Regarding the workaround I need confirmation from Ilya that it covers all cases. I do not know if it works if striping or EC is configured on the pool.


Best,

Peter
Stefano Garzarella Jan. 11, 2022, 11:15 a.m. UTC | #3
Hi Peter,

On Tue, Jan 11, 2022 at 10:10:16AM +0100, Peter Lieven wrote:
>Hi Stefano,
>
>
>thanks for the feedback. Please note that you also need the other patch 
>or you will sooner or later run into another assertion as soon as rbd 
>snapshots are involved.

Yep, I tested with the entire series applied.
Anyway, thanks for clarifying that.

>
>Regarding the workaround I need confirmation from Ilya that it covers 
>all cases. I do not know if it works if striping or EC is configured on 
>the pool.

Sure :-)

Thanks,
Stefano
Ilya Dryomov Jan. 12, 2022, 9:59 a.m. UTC | #4
On Mon, Jan 10, 2022 at 12:43 PM Peter Lieven <pl@kamp.de> wrote:
>
> librbd had a bug until early 2022 that affected all versions of ceph that
> supported fast-diff. This bug results in reporting of incorrect offsets
> if the offset parameter to rbd_diff_iterate2 is not object aligned.
> Work around this bug by rounding down the offset to object boundaries.
>
> Fixes: https://tracker.ceph.com/issues/53784

I don't think the Fixes tag is appropriate here.  Linking librbd
ticket is fine but this patch doesn't really fix anything.

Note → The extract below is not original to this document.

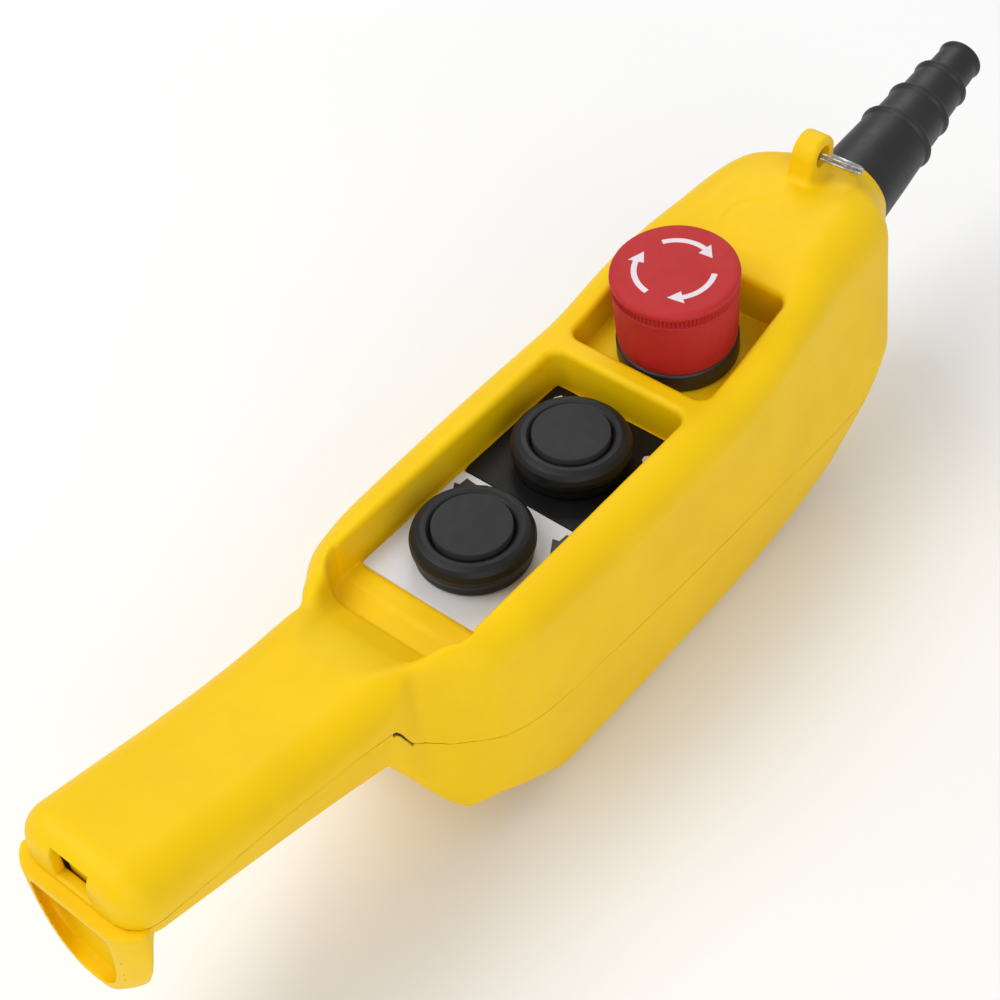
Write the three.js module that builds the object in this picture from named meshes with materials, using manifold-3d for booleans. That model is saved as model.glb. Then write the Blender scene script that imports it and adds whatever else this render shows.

> Cc: qemu-stable@nongnu.org
> Signed-off-by: Peter Lieven <pl@kamp.de>
> ---
>  block/rbd.c | 17 ++++++++++++++++-
>  1 file changed, 16 insertions(+), 1 deletion(-)
>
> diff --git a/block/rbd.c b/block/rbd.c
> index 5e9dc91d81..260cb9f4b4 100644
> --- a/block/rbd.c
> +++ b/block/rbd.c
> @@ -1333,6 +1333,7 @@ static int coroutine_fn qemu_rbd_co_block_status(BlockDriverState *bs,
>      int status, r;
>      RBDDiffIterateReq req = { .offs = offset };
>      uint64_t features, flags;
> +    int64_t head;
>
>      assert(offset + bytes <= s->image_size);
>
> @@ -1360,6 +1361,19 @@ static int coroutine_fn qemu_rbd_co_block_status(BlockDriverState *bs,
>          return status;
>      }
>
> +    /*
> +     * librbd had a bug until early 2022 that affected all versions of ceph that
> +     * supported fast-diff. This bug results in reporting of incorrect offsets
> +     * if the offset parameter to rbd_diff_iterate2 is not object aligned.
> +     * Work around this bug by rounding down the offset to object boundaries.
> +     *
> +     * See: https://tracker.ceph.com/issues/53784
> +     */
> +    head = offset & (s->object_size - 1);
> +    offset -= head;
> +    req.offs -= head;
> +    bytes += head;

So it looks like the intention is to have more or less a permanent
workaround since all librbd versions are affected, right?  For that,
I think we would need to also reject custom striping patterns and
clones.  For the above to be reliable, the image has to be standalone
and have a default striping pattern (stripe_unit == object_size &&
stripe_count == 1).  Otherwise, behave as if fast-diff is disabled or
invalid.

> +

Nit: I'd replace { .offs = offset } initialization at the top with {}
and assign to req.offs here, right before calling rbd_diff_iterate2().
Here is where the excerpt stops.